[Stored data]

>>>

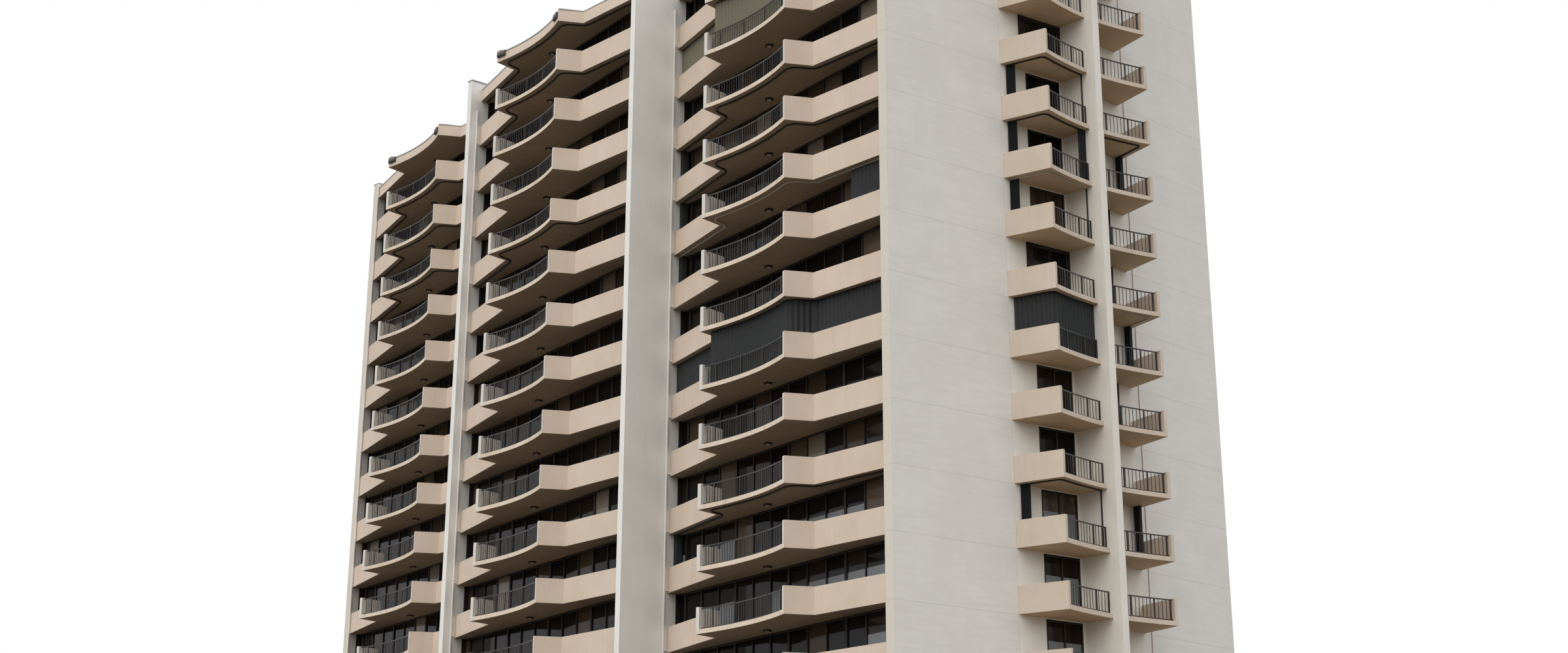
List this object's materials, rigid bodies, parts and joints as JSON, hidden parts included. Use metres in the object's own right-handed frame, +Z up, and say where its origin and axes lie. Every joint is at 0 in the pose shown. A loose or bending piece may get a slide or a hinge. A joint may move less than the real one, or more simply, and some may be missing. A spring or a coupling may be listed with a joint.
{
  "type": "apartment tower, scale model at 1:2",
  "caption": "Staggered high-rise apartment tower with prow-shaped balconies, railings, tall cross walls and swept gable tops.",
  "frame": {"origin": "middle of the footprint's bounding box, at ground level", "axes": "+X along the front towards the near end with the sunlit gable, +Y from the front to the rear, +Z up"},
  "size_m": [30.5086, 13.9328, 25.61],
  "materials": {
    "cream_concrete": "painted render",
    "pale_concrete": "painted render",
    "window_glass": "dark tinted glass",
    "dark_metal": "satin dark bronze paint",
    "pipe_metal": "painted to match the walls",
    "shutter_metal": "dark grey paint"
  },
  "bodies": {
    "root": {"cross_wall_far": "pale_concrete", "cross_wall_near": "pale_concrete", "drain_pipes": "pipe_metal", "floors_far": "cream_concrete", "floors_middle": "cream_concrete", "floors_near": "cream_concrete", "front_parapets_far": "cream_concrete", "front_parapets_middle": "cream_concrete", "front_parapets_near": "cream_concrete", "front_railings_far": "dark_metal", "front_railings_middle": "dark_metal", "front_railings_near": "dark_metal", "gable_balconies_far": "cream_concrete", "gable_balconies_near": "cream_concrete", "gable_canopy_far": "cream_concrete", "gable_canopy_near": "cream_concrete", "gable_doors_far": "window_glass", "gable_doors_near": "window_glass", "gable_fin_far": "pale_concrete", "gable_fin_near": "pale_concrete", "gable_lintels_far": "pale_concrete", "gable_lintels_near": "pale_concrete", "gable_parapets_far": "cream_concrete", "gable_parapets_near": "cream_concrete", "gable_piers_far": "pale_concrete", "gable_piers_near": "pale_concrete", "gable_railings_far": "dark_metal", "gable_railings_near": "dark_metal", "gable_walls_far": "pale_concrete", "gable_walls_near": "pale_concrete", "glazing_far": "window_glass", "glazing_middle": "window_glass", "glazing_near": "window_glass", "ground_slab": "cream_concrete", "rear_parapets_far": "cream_concrete", "rear_parapets_middle": "cream_concrete", "rear_parapets_near": "cream_concrete", "rear_railings_far": "dark_metal", "rear_railings_middle": "dark_metal", "rear_railings_near": "dark_metal", "roof": "cream_concrete", "roof_eaves": "cream_concrete", "roof_edges": "cream_concrete", "storm_shutters": "shutter_metal"}
  },
  "joints": []
}
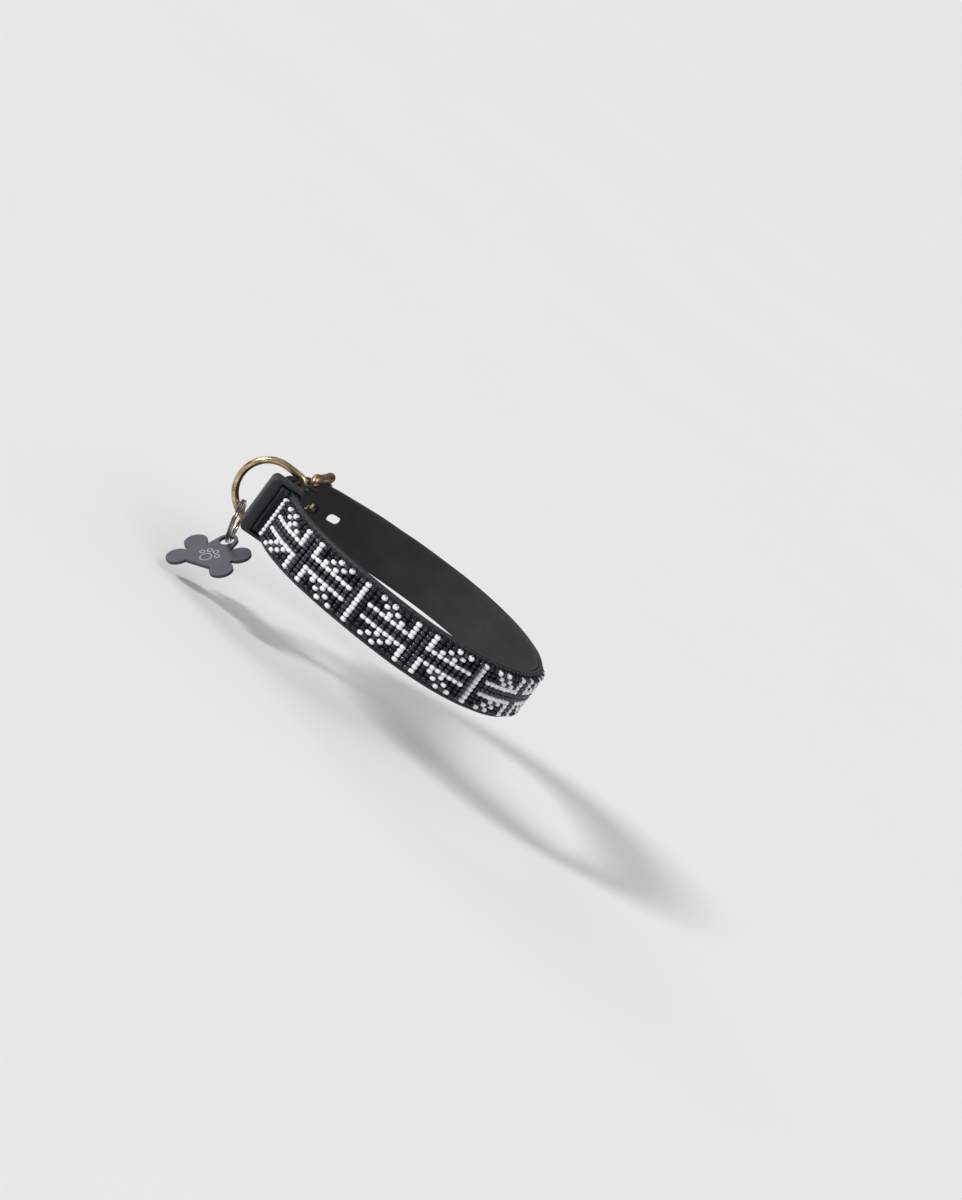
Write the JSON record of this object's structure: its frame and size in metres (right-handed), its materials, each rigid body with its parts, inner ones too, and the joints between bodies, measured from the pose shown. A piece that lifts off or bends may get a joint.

<<<

▶ _YOUR TASK_
Make an exact copy of every entry.

▶ _RESULT OF THE TASK_
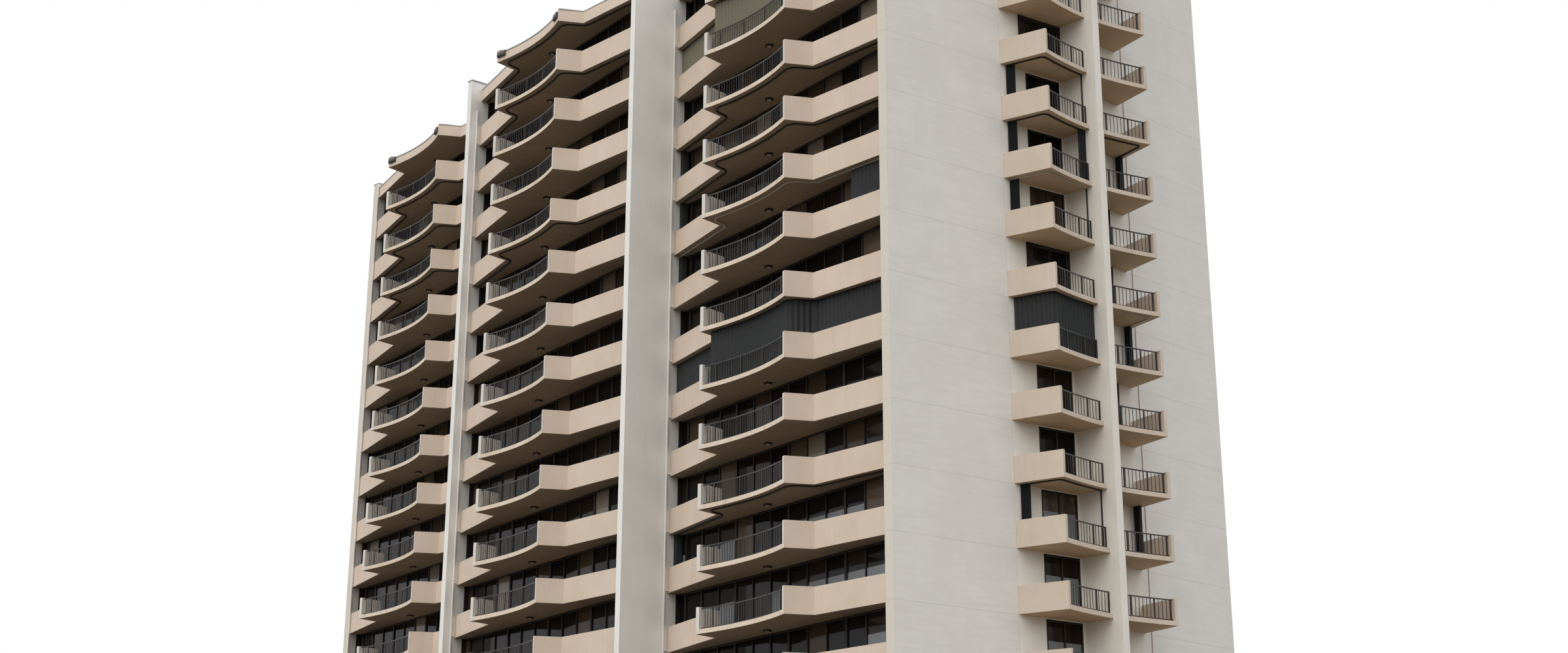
List this object's materials, rigid bodies, parts and joints as JSON, hidden parts included. Use metres in the object's own right-handed frame, +Z up, and say where its origin and axes lie. Every joint is at 0 in the pose shown. A loose or bending piece may get a slide or a hinge. A joint may move less than the real one, or more simply, and some may be missing. A spring or a coupling may be listed with a joint.
{
  "type": "apartment tower, scale model at 1:2",
  "caption": "Staggered high-rise apartment tower with prow-shaped balconies, railings, tall cross walls and swept gable tops.",
  "frame": {"origin": "middle of the footprint's bounding box, at ground level", "axes": "+X along the front towards the near end with the sunlit gable, +Y from the front to the rear, +Z up"},
  "size_m": [30.5086, 13.9328, 25.61],
  "materials": {
    "cream_concrete": "painted render",
    "pale_concrete": "painted render",
    "window_glass": "dark tinted glass",
    "dark_metal": "satin dark bronze paint",
    "pipe_metal": "painted to match the walls",
    "shutter_metal": "dark grey paint"
  },
  "bodies": {
    "root": {"cross_wall_far": "pale_concrete", "cross_wall_near": "pale_concrete", "drain_pipes": "pipe_metal", "floors_far": "cream_concrete", "floors_middle": "cream_concrete", "floors_near": "cream_concrete", "front_parapets_far": "cream_concrete", "front_parapets_middle": "cream_concrete", "front_parapets_near": "cream_concrete", "front_railings_far": "dark_metal", "front_railings_middle": "dark_metal", "front_railings_near": "dark_metal", "gable_balconies_far": "cream_concrete", "gable_balconies_near": "cream_concrete", "gable_canopy_far": "cream_concrete", "gable_canopy_near": "cream_concrete", "gable_doors_far": "window_glass", "gable_doors_near": "window_glass", "gable_fin_far": "pale_concrete", "gable_fin_near": "pale_concrete", "gable_lintels_far": "pale_concrete", "gable_lintels_near": "pale_concrete", "gable_parapets_far": "cream_concrete", "gable_parapets_near": "cream_concrete", "gable_piers_far": "pale_concrete", "gable_piers_near": "pale_concrete", "gable_railings_far": "dark_metal", "gable_railings_near": "dark_metal", "gable_walls_far": "pale_concrete", "gable_walls_near": "pale_concrete", "glazing_far": "window_glass", "glazing_middle": "window_glass", "glazing_near": "window_glass", "ground_slab": "cream_concrete", "rear_parapets_far": "cream_concrete", "rear_parapets_middle": "cream_concrete", "rear_parapets_near": "cream_concrete", "rear_railings_far": "dark_metal", "rear_railings_middle": "dark_metal", "rear_railings_near": "dark_metal", "roof": "cream_concrete", "roof_eaves": "cream_concrete", "roof_edges": "cream_concrete", "storm_shutters": "shutter_metal"}
  },
  "joints": []
}
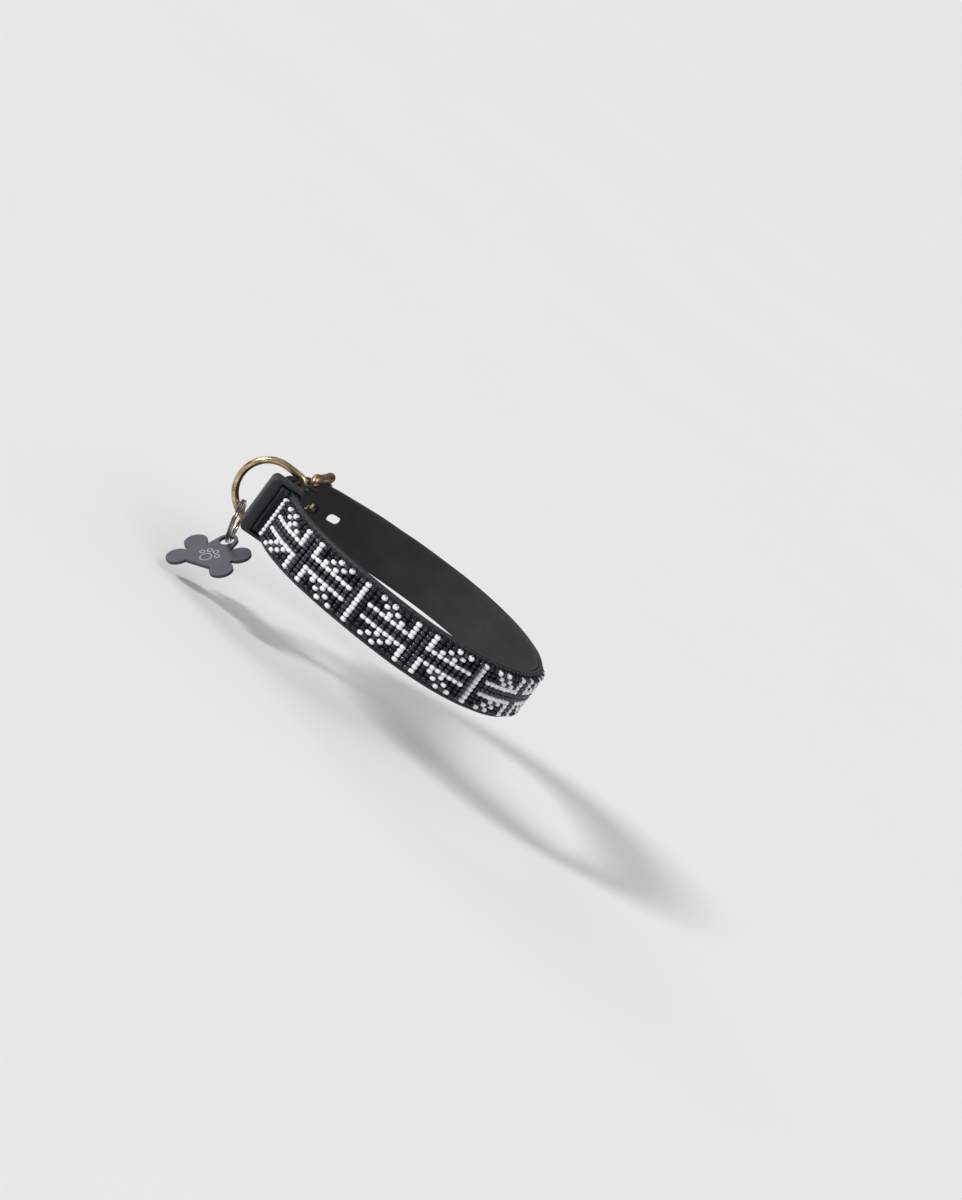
Write the JSON record of this object's structure: its frame and size in metres (right-handed), its materials, each rigid body with its parts, inner ones too, and the joints between bodies, measured from the pose shown. A piece that lifts off or bends may get a joint.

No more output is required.